On a recent afternoon in room 1101 of the Seattle Municipal Court, a slight black man with unevenly shorn hair faced the judge and confessed. "I'm guilty," Maunu Williams said. "And I'm sorry for taking the shoes." He explained that at the time he had been homeless, and suicidal. And so he took the shoes. "I just want to resolve this issue," he said. The public defender asked the judge to ignore his client's apparent guilty plea and instead order a competency evaluation to determine if Williams is mentally capable of understanding the charges and assisting in his own defense. If he is ruled incompetent, the misdemeanor theft charges will most likely be dropped. The judge ordered the evaluation earlier this week, after Williams had spent 13 days in jail at a cost of about $200 a night.
Delays are de rigueur in most courtrooms, but they have a particular impact in proceedings involving the mentally ill, where any setback means keeping the defendants in jail, rather than in the hospital. Since the founding of Seattle's Mental Health Court in 1999, the most troublesome delays have come in getting defendants evaluated for competency—just the first step in helping a group of people who aren't exactly criminals in and out of the criminal justice system.
As recently as this summer, it took as long as four weeks—after a judge's order—to perform an in-jail competency evaluation for defendants accused of misdemeanors, and as long as eight weeks for those accused of felonies, according to state hospital officials. For inmates transported to the Western State Hospital in Pierce County, the wait was often months.
Previously, defense attorneys had tried to challenge the hospitals in state appellate courts, by arguing that the delays violated defendants' due process rights. The cases failed. In 2004, Russell Kurth, an attorney with the Associated Counsel for the Accused decided to take a new approach.
Realizing that much of the delay came from the time it took to transport inmates to the state hospital, Kurth began requesting evaluations to be done in the jail. Starting last month, the state hospital opened an office downtown to house five doctors who will evaluate the accused in jail. The hospital also requested and received more money from the state to expand its facilities for defendants transported to the hospital.
Now, according to hospital officials, the wait for an in-jail evaluation has dropped to two weeks for those accused of misdemeanors, and less than a week for those accused of felonies. Evaluations performed at the hospital take a few weeks to a few months. Those performed while the accused are released on their own recognizance take far longer, as much as six months.
Kurth is happy with the changes, but says his fix is just a Band-Aid.
"We figured out a way around it, but it's imperfect," he said. "I don't want to give any impression that this isn't a huge problem." Apart from the general lack of funding for mental-health services, he says, the system of doing evaluations in the jail doesn't meet the ultimate goal of getting the mentally ill out of the criminal justice system and into treatment. "The jail is nowhere to house the mentally ill," he says. "It's no place to observe somebody's competence.

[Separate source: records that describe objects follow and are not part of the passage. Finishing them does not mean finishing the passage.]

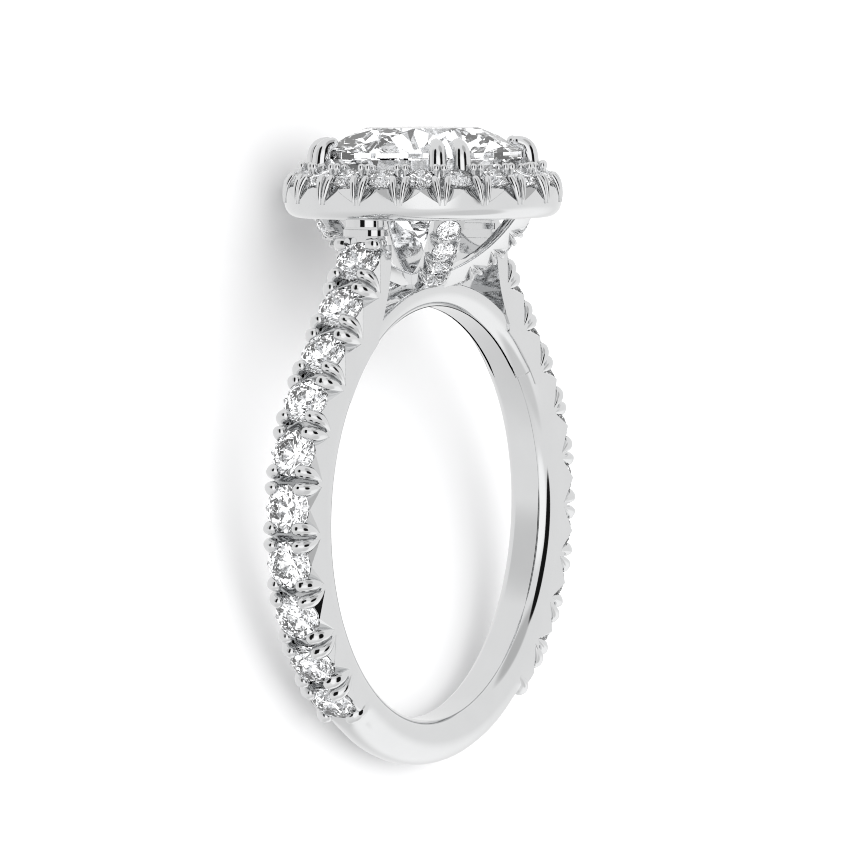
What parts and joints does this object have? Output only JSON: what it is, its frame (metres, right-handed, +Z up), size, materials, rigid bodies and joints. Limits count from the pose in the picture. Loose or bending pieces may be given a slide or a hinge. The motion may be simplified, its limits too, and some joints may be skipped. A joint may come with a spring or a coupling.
{
  "type": "diamond ring",
  "caption": "Diamond ring with a round centre stone in a halo, on an openwork basket, and a band set with small stones down both shoulders.",
  "frame": {"origin": "on the surface that the ring lies on, under the middle of the ring's box", "axes": "the ring lies on its side: +Y runs along its length from the head at -Y to the back of the band, +X across the band, +Z up; the finger axis leans 11.5 degrees from +Z towards +Y"},
  "size_m": [0.0222, 0.0263, 0.0115],
  "materials": {
    "metal": "polished white gold",
    "diamond": "faceted, polished"
  },
  "bodies": {
    "root": {"ring_mount": "metal", "centre_stone": "diamond", "shoulder_stone_left_1": "diamond", "shoulder_stone_left_2": "diamond", "shoulder_stone_left_3": "diamond", "shoulder_stone_left_4": "diamond", "shoulder_stone_left_5": "diamond", "shoulder_stone_left_6": "diamond", "shoulder_stone_left_7": "diamond", "shoulder_stone_left_8": "diamond", "shoulder_stone_left_9": "diamond", "shoulder_stone_left_10": "diamond", "shoulder_stone_right_1": "diamond", "shoulder_stone_right_2": "diamond", "shoulder_stone_right_3": "diamond", "shoulder_stone_right_4": "diamond", "shoulder_stone_right_5": "diamond", "shoulder_stone_right_6": "diamond", "shoulder_stone_right_7": "diamond", "shoulder_stone_right_8": "diamond", "shoulder_stone_right_9": "diamond", "shoulder_stone_right_10": "diamond", "halo_stone_1": "diamond", "halo_stone_2": "diamond", "halo_stone_3": "diamond", "halo_stone_4": "diamond", "halo_stone_5": "diamond", "halo_stone_6": "diamond", "halo_stone_7": "diamond", "halo_stone_8": "diamond", "halo_stone_9": "diamond", "halo_stone_10": "diamond", "halo_stone_11": "diamond", "halo_stone_12": "diamond", "halo_stone_13": "diamond", "halo_stone_14": "diamond", "halo_stone_15": "diamond", "halo_stone_16": "diamond", "halo_stone_17": "diamond", "halo_stone_18": "diamond", "halo_stone_19": "diamond", "halo_stone_20": "diamond", "strut_stone_front_left_1": "diamond", "strut_stone_front_left_2": "diamond", "strut_stone_front_left_3": "diamond", "strut_stone_front_left_4": "diamond", "strut_stone_front_right_1": "diamond", "strut_stone_front_right_2": "diamond", "strut_stone_front_right_3": "diamond", "strut_stone_front_right_4": "diamond", "strut_stone_back_right_1": "diamond", "strut_stone_back_right_2": "diamond", "strut_stone_back_right_3": "diamond", "strut_stone_back_right_4": "diamond", "strut_stone_back_left_1": "diamond", "strut_stone_back_left_2": "diamond", "strut_stone_back_left_3": "diamond", "strut_stone_back_left_4": "diamond"}
  },
  "joints": []
}
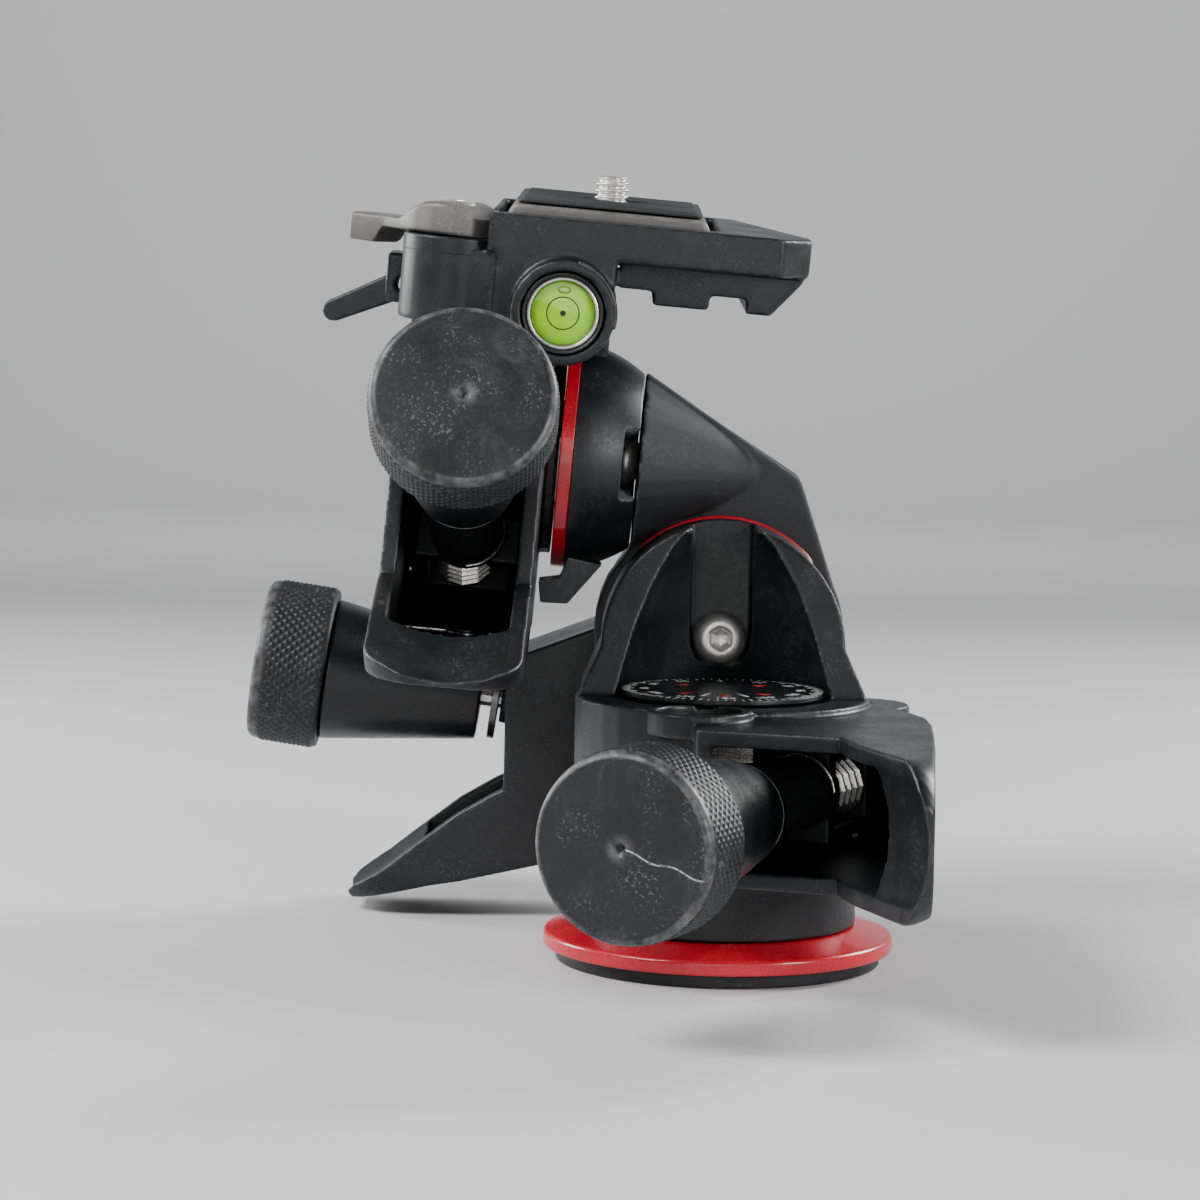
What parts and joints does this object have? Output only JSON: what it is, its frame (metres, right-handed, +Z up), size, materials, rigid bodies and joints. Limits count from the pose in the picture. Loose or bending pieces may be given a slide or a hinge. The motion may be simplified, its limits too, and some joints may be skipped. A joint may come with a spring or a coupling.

You can't observe them 24 hours a day for 15 days like you can in a mental-health hospital."
On another afternoon, the judge called for a Mr. Jackson. A city attorney announced that Mr. Jackson would not be in court—and thus unavailable for the judge to decide whether to order a competency evaluation—because he had "management problems." His mother sat on a wooden bench, smelling slightly of whiskey, watching the proceedings with visible confusion.
The judge summoned the mother to the bench and asked her to encourage her son to cooperate. The mother replied that not cooperating is nothing new for her son.
Her son's "management problems"—not responding well to a corrections officer's attempt to collect him for court—are another frequent cause of delay in getting competency evaluations done. Kurth wonders whether there would be fewer such problem if corrections officers were accompanied by mental-health professionals when they came to fetch defendants from the jail.
"I'm not saying guards don't do a good job," he says. "That's not what they're trained for."
Dr. Carl Redick, who manages outpatient evaluations for Western State Hospital, says the squeeze on resources is inevitable when the largest providers of mental-health care are the jails. "As services in the community prove inadequate, people end up getting into conflicts and end up getting charged for crimes that they may not have in the past," he said.
Despite the delays and an ever-present lack of funding, the consensus is that Seattle's Mental Health Court is a worthwhile experiment. The court, where mental-health professionals outnumber lawyers, decreases the amount of time defendants spend in the criminal justice system, and increases their access to treatment, according to a study by the University of Washington. The irony is that this model effort inadvertently showcases the blemishes in the system it attempts to fix.
The court churns through nearly 1,000 cases every year, all of them misdemeanors (Superior Court, which handles felonies, does not have a mental-health division). The defendants are accused of stealing candy bars, falling asleep in doorways, and forgetting to show up for court dates. Most of them, arriving in handcuffs and red jail scrubs, seem confused and scared, like one man, who, upon being question by the judge about his stone silence, said, "I don't know what to think. It's too overwhelming."